Stored data entries:
-*-
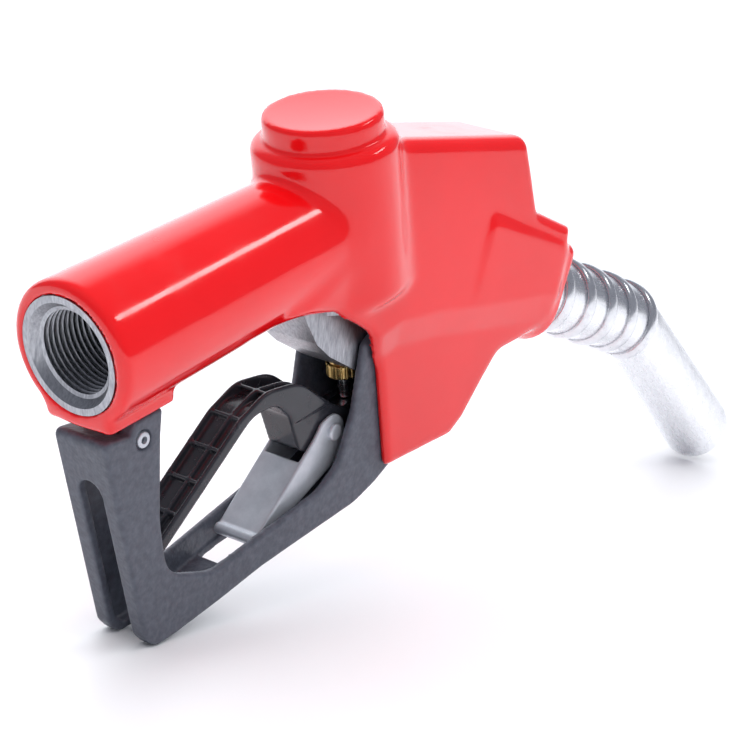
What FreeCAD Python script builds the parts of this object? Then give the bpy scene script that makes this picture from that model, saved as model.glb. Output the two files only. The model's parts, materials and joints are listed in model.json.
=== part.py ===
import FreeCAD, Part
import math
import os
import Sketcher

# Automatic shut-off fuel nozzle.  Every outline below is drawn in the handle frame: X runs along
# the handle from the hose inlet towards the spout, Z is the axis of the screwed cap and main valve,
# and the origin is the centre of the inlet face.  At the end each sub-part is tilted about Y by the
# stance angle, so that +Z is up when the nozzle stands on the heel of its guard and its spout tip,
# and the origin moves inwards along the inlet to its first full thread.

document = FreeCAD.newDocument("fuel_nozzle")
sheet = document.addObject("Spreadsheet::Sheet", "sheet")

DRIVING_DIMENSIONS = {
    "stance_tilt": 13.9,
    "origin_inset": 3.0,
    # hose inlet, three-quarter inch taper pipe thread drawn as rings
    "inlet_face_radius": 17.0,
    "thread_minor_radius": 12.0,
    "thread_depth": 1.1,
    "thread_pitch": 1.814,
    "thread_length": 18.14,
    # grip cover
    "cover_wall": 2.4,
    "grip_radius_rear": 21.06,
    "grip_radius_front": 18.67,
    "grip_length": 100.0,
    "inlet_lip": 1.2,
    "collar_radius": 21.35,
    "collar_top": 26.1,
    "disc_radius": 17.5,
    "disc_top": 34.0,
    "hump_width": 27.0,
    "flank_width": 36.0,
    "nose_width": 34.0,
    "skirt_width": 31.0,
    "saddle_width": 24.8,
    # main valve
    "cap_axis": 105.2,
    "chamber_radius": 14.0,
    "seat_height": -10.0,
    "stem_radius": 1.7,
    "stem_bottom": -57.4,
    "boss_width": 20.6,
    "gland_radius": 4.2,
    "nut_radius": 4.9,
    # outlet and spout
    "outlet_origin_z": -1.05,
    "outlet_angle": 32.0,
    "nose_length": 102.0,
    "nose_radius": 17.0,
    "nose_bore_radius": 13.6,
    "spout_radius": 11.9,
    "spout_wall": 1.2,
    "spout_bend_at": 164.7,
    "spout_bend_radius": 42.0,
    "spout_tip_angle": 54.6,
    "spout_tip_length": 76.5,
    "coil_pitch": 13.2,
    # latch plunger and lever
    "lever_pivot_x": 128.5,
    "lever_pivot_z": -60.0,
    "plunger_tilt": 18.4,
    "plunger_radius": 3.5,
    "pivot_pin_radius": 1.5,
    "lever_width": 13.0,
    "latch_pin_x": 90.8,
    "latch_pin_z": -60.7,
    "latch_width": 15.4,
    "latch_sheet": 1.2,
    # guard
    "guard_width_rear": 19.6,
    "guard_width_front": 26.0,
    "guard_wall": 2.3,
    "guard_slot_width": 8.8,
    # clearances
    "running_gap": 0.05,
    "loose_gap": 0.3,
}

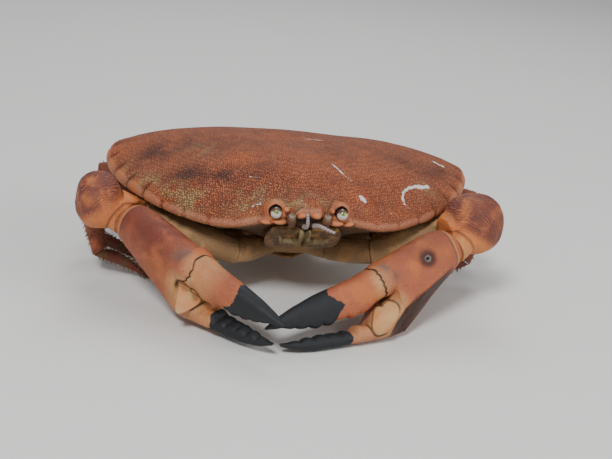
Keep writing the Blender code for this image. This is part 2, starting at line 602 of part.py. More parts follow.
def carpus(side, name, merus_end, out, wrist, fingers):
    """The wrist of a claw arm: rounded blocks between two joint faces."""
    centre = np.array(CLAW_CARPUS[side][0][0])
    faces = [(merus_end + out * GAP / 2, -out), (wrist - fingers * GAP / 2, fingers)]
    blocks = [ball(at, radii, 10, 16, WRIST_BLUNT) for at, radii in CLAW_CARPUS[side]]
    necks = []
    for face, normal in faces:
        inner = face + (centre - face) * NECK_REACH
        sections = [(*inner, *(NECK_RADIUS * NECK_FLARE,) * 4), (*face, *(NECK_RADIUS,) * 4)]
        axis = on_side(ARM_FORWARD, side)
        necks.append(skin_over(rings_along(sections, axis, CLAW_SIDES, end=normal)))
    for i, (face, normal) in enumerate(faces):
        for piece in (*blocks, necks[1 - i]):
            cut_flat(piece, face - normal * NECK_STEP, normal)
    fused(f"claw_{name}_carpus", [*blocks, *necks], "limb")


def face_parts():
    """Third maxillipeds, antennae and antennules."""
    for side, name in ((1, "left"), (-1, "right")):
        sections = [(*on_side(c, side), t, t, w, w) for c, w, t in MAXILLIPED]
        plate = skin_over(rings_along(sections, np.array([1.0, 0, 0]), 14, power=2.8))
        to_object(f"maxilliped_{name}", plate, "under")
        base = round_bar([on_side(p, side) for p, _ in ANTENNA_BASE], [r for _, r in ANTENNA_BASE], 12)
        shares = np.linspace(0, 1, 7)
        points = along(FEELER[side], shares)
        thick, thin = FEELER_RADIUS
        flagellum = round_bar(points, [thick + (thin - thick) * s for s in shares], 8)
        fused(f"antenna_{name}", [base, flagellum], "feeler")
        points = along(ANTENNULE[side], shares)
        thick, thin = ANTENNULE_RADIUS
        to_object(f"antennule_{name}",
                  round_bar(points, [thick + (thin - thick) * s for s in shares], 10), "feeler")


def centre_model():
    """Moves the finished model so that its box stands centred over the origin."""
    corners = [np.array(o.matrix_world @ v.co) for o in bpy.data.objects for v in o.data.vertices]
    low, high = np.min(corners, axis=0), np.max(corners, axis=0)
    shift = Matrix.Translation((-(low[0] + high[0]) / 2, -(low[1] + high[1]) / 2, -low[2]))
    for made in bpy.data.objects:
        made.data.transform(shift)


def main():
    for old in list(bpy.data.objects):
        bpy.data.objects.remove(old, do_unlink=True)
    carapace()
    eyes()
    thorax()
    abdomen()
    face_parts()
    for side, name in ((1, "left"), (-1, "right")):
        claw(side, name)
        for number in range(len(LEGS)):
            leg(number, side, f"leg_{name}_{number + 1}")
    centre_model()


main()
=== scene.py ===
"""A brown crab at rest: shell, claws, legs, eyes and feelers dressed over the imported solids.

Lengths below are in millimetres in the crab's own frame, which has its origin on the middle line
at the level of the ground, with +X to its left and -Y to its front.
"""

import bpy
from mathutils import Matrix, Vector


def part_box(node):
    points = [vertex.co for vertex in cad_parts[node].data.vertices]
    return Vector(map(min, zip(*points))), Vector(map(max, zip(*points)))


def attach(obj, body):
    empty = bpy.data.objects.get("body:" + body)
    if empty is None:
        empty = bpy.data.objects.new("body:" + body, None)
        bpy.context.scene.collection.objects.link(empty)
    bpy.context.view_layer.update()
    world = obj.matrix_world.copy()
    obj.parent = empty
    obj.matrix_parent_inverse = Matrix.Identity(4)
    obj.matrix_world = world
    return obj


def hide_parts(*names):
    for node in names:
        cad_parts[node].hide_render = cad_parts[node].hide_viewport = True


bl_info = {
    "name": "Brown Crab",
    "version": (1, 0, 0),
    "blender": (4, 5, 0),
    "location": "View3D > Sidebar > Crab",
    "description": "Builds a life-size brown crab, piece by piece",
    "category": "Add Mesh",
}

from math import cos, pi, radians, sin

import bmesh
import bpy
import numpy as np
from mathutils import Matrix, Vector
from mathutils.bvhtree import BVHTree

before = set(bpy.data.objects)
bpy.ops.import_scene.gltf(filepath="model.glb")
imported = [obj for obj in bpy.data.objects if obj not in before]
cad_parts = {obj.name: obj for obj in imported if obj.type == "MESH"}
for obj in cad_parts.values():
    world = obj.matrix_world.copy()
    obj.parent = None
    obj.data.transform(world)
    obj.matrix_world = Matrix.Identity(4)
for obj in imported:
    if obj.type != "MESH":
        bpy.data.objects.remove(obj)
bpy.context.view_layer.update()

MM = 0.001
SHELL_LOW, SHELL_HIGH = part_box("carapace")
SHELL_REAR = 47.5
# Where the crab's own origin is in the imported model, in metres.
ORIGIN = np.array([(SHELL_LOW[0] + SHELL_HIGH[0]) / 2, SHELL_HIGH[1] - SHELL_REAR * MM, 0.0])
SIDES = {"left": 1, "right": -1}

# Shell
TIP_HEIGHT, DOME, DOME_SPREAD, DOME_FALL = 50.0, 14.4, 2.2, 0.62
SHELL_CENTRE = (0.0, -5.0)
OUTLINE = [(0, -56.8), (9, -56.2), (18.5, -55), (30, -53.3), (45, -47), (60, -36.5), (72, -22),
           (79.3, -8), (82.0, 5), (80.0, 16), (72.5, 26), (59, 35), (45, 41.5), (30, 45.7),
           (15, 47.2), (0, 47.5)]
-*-
Aim: Transcribe the lines above from the one with "for made in" through the one with "the imported solids.". Include both ends and leave out every other line.

Completed task:
    for made in bpy.data.objects:
        made.data.transform(shift)


def main():
    for old in list(bpy.data.objects):
        bpy.data.objects.remove(old, do_unlink=True)
    carapace()
    eyes()
    thorax()
    abdomen()
    face_parts()
    for side, name in ((1, "left"), (-1, "right")):
        claw(side, name)
        for number in range(len(LEGS)):
            leg(number, side, f"leg_{name}_{number + 1}")
    centre_model()


main()
=== scene.py ===
"""A brown crab at rest: shell, claws, legs, eyes and feelers dressed over the imported solids.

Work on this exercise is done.